**Task to carry out:**
List each line holding the string "from".

--- Rows ---

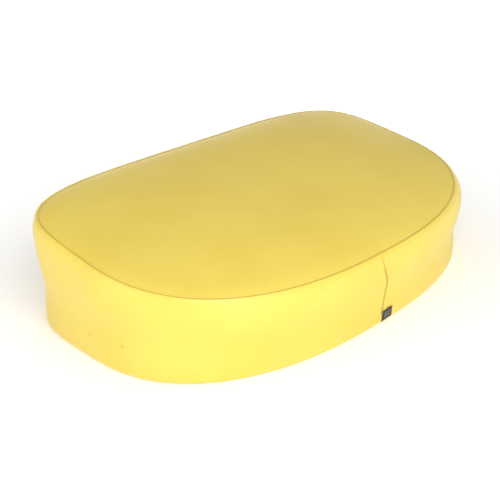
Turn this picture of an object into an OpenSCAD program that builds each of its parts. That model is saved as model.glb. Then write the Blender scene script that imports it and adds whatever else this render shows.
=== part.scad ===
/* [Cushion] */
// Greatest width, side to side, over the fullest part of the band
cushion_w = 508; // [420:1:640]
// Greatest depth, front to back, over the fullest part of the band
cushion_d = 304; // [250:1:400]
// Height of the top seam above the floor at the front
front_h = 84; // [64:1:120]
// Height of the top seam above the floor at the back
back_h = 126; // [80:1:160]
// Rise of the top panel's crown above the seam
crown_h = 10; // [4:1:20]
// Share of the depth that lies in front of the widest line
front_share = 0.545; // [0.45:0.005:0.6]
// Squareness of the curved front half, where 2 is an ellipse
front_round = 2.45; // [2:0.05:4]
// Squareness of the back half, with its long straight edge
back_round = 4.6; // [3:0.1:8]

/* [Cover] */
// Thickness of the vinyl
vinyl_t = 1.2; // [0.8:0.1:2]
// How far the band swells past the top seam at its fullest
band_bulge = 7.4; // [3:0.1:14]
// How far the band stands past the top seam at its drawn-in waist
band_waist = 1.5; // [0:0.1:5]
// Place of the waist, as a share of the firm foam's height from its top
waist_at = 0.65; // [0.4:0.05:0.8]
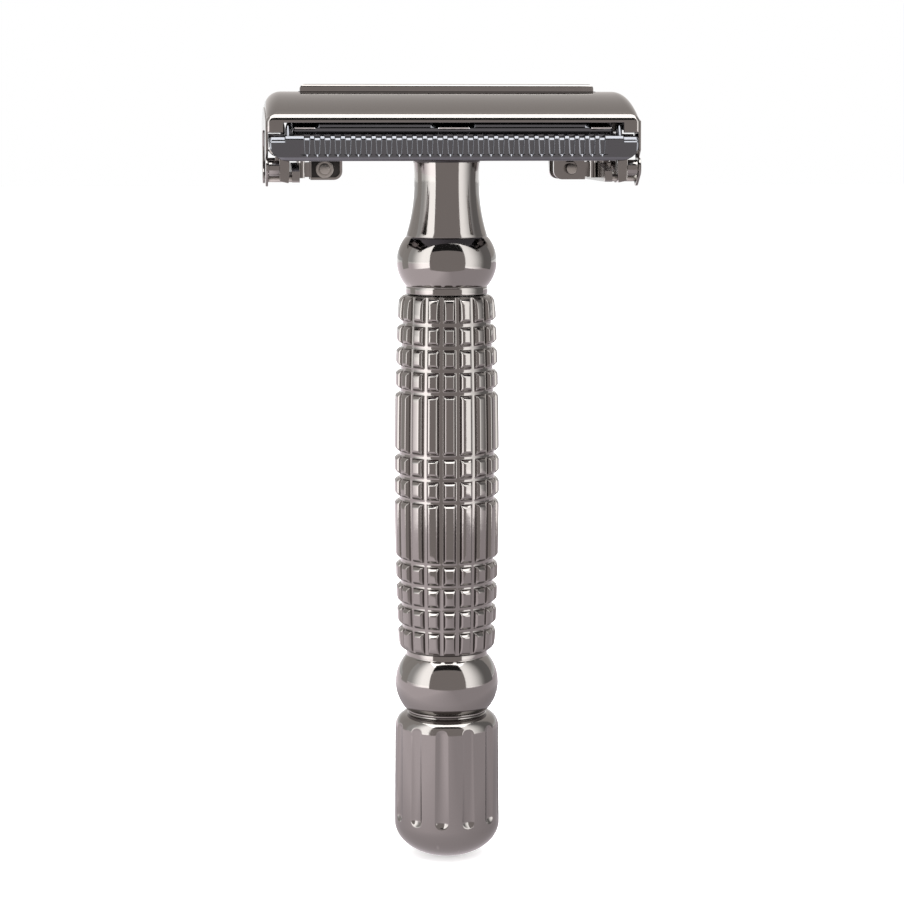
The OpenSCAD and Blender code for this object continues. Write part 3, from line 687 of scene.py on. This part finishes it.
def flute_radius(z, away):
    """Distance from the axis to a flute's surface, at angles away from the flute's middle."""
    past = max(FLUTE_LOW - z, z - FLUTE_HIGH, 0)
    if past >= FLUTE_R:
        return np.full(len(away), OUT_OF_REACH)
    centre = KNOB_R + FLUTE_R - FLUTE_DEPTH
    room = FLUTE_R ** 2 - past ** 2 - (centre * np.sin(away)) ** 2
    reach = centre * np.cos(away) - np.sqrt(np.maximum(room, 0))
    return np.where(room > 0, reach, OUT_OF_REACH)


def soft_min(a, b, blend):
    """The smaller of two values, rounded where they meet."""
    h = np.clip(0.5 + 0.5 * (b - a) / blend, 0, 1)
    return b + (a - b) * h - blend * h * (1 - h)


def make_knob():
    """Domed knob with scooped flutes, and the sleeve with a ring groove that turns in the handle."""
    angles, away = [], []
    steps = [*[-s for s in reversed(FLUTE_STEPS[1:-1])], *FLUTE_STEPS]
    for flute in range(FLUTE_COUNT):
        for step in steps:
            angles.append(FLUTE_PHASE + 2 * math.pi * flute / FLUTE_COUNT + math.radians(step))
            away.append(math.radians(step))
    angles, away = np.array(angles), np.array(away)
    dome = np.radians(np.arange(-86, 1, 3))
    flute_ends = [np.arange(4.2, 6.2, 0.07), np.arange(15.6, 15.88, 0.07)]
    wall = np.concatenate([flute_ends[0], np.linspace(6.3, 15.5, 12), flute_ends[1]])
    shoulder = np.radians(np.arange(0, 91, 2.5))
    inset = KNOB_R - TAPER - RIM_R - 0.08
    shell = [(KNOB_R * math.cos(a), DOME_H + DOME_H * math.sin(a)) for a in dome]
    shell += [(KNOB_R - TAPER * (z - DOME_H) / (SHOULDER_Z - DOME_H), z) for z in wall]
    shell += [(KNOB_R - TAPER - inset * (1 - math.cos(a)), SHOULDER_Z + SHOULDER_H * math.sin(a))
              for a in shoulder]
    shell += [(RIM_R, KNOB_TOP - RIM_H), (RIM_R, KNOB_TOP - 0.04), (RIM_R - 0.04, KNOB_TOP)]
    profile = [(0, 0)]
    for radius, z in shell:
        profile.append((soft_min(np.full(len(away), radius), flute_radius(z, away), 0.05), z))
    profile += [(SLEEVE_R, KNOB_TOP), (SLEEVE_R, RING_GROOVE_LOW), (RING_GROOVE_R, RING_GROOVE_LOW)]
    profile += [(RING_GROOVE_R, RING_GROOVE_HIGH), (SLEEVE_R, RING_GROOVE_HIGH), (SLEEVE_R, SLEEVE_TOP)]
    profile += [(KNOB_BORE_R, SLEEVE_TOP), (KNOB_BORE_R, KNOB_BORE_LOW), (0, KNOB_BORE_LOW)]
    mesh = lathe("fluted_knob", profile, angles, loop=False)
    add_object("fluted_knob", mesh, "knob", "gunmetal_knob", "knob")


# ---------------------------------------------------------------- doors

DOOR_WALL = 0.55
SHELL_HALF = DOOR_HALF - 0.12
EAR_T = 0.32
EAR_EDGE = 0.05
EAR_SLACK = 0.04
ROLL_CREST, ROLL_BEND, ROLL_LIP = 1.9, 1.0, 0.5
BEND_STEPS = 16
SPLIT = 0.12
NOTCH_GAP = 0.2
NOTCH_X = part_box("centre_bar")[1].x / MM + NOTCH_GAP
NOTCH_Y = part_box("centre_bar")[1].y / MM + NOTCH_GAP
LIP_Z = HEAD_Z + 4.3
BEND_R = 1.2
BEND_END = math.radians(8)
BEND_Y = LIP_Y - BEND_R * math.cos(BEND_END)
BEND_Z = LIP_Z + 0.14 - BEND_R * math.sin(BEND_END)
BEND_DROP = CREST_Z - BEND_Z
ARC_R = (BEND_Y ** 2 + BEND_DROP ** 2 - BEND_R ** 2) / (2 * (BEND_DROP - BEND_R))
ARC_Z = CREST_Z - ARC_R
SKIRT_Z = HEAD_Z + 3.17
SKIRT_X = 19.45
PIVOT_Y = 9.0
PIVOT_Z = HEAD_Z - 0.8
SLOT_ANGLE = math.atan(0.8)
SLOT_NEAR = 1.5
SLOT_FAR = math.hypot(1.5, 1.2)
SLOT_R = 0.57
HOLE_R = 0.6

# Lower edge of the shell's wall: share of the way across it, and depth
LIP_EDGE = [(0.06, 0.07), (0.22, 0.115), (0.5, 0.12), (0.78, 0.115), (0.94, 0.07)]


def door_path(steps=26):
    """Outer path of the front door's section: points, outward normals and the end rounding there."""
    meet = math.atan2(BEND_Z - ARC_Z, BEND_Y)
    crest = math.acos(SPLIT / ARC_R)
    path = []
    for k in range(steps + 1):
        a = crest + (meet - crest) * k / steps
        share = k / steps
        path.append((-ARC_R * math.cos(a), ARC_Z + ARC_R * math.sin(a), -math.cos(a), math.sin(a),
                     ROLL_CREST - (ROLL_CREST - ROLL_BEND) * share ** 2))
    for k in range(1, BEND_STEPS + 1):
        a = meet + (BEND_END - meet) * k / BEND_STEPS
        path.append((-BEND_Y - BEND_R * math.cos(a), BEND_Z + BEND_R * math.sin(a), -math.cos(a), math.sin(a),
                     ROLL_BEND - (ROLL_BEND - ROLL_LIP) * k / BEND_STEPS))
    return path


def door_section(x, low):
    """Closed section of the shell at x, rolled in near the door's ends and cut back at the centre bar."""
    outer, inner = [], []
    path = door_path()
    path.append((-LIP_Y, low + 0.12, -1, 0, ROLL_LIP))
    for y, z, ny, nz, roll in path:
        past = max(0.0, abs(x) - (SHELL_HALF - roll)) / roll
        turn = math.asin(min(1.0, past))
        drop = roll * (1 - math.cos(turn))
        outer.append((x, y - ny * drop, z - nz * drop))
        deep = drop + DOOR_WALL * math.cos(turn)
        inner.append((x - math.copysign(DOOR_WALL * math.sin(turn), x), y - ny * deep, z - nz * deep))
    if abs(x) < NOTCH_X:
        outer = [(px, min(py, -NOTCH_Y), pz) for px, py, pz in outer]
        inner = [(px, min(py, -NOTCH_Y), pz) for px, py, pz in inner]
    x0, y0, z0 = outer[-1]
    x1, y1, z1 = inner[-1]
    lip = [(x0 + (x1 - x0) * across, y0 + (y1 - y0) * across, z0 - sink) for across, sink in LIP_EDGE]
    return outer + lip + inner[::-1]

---

**Solution to the exercise:**
// Place of the waist, as a share of the firm foam's height from its top
The OpenSCAD and Blender code for this object continues. Write part 3, from line 687 of scene.py on. This part finishes it.
    """Distance from the axis to a flute's surface, at angles away from the flute's middle."""